#### WHAT YOU WILL DO
Tally the lines below that contain the word "origin", and give only that number.

#### DATASET RECORDS
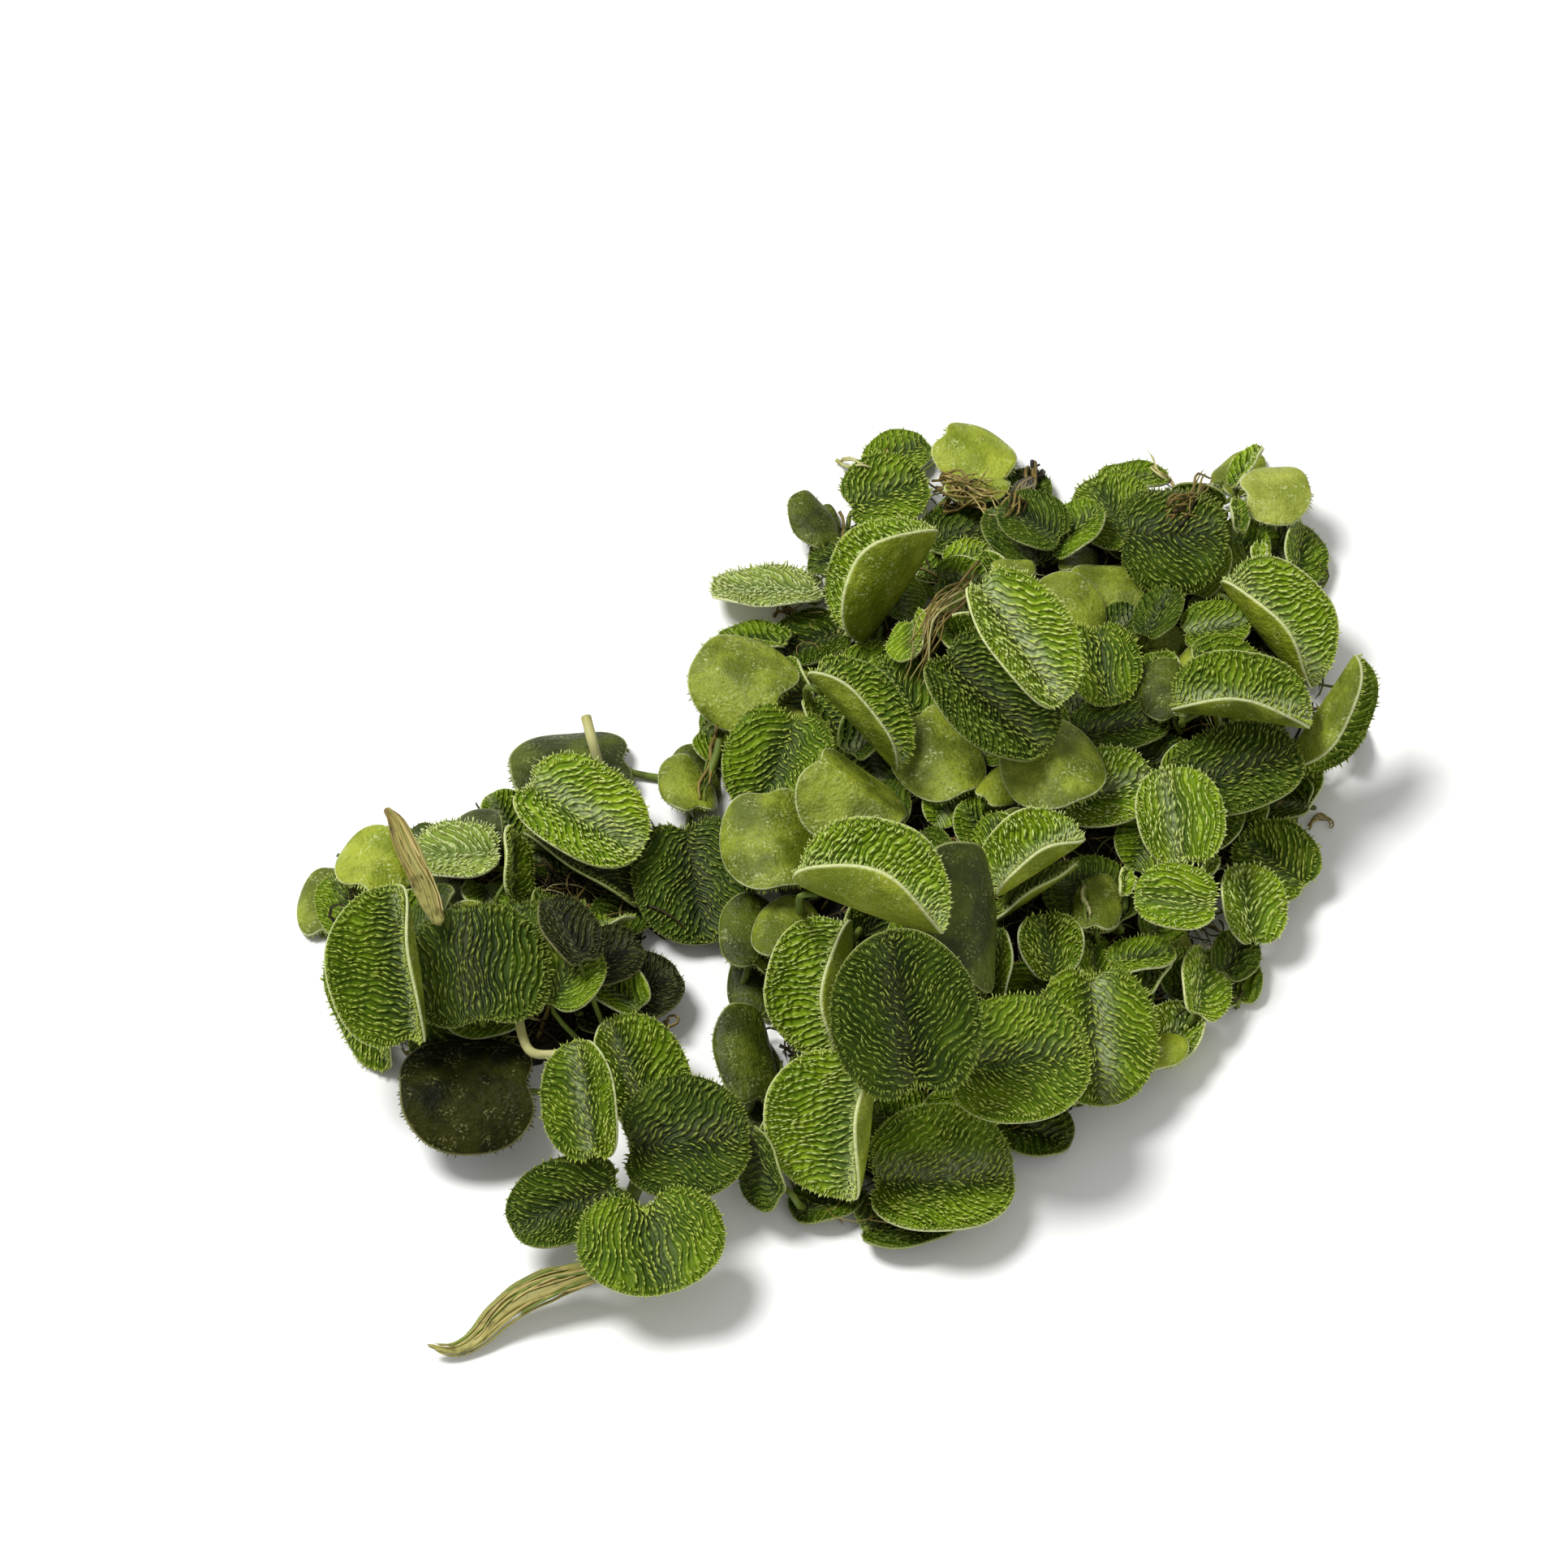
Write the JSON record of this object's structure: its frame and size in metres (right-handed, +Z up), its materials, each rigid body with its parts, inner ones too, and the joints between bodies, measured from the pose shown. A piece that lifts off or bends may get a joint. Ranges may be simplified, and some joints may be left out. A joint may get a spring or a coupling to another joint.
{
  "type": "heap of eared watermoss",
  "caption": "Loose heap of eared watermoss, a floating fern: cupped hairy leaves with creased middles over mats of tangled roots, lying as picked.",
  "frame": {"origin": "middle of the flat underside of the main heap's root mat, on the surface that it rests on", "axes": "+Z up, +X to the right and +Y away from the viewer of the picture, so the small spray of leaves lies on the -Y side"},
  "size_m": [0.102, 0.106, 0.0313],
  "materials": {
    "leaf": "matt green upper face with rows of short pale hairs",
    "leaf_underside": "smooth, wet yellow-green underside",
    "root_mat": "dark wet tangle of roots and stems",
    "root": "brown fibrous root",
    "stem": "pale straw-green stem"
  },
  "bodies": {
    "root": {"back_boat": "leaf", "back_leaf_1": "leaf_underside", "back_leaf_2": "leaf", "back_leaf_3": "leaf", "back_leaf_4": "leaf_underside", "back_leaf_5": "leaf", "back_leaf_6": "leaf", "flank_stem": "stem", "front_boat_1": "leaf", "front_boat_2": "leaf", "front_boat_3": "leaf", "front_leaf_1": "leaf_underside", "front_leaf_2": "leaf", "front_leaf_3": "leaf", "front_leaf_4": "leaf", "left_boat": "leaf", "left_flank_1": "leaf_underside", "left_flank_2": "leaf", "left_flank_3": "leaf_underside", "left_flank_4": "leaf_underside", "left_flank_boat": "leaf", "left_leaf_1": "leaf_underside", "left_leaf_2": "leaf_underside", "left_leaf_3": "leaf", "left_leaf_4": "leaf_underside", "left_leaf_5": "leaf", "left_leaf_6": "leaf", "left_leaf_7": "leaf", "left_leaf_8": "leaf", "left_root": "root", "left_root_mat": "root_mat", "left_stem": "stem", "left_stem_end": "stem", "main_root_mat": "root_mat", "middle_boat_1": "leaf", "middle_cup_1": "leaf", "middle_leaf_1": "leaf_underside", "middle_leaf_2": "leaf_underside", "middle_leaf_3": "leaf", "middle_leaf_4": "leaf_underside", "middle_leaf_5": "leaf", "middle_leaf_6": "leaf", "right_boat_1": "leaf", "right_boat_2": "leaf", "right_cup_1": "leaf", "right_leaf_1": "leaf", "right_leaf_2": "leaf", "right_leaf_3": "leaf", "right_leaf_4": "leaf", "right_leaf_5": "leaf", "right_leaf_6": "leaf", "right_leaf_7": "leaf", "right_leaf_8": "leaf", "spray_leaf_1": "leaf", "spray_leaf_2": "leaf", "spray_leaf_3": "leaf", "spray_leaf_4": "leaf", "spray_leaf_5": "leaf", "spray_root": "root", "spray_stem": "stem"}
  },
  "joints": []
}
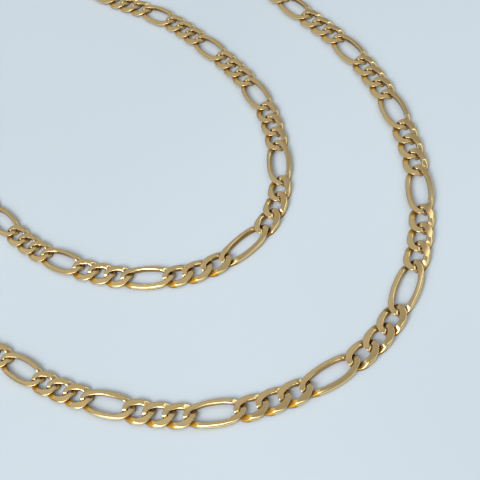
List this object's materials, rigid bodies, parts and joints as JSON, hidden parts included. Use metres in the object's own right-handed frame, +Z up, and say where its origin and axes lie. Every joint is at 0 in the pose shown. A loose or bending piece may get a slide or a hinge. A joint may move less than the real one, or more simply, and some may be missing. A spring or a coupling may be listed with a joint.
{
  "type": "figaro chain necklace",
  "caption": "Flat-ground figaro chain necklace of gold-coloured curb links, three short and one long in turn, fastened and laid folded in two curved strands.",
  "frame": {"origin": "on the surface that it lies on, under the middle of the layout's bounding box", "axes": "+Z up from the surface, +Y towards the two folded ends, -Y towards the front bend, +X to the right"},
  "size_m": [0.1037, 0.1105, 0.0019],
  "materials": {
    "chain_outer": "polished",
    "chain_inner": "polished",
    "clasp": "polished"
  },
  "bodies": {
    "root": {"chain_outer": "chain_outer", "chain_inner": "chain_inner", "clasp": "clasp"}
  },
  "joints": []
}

#### TASK OUTPUT
3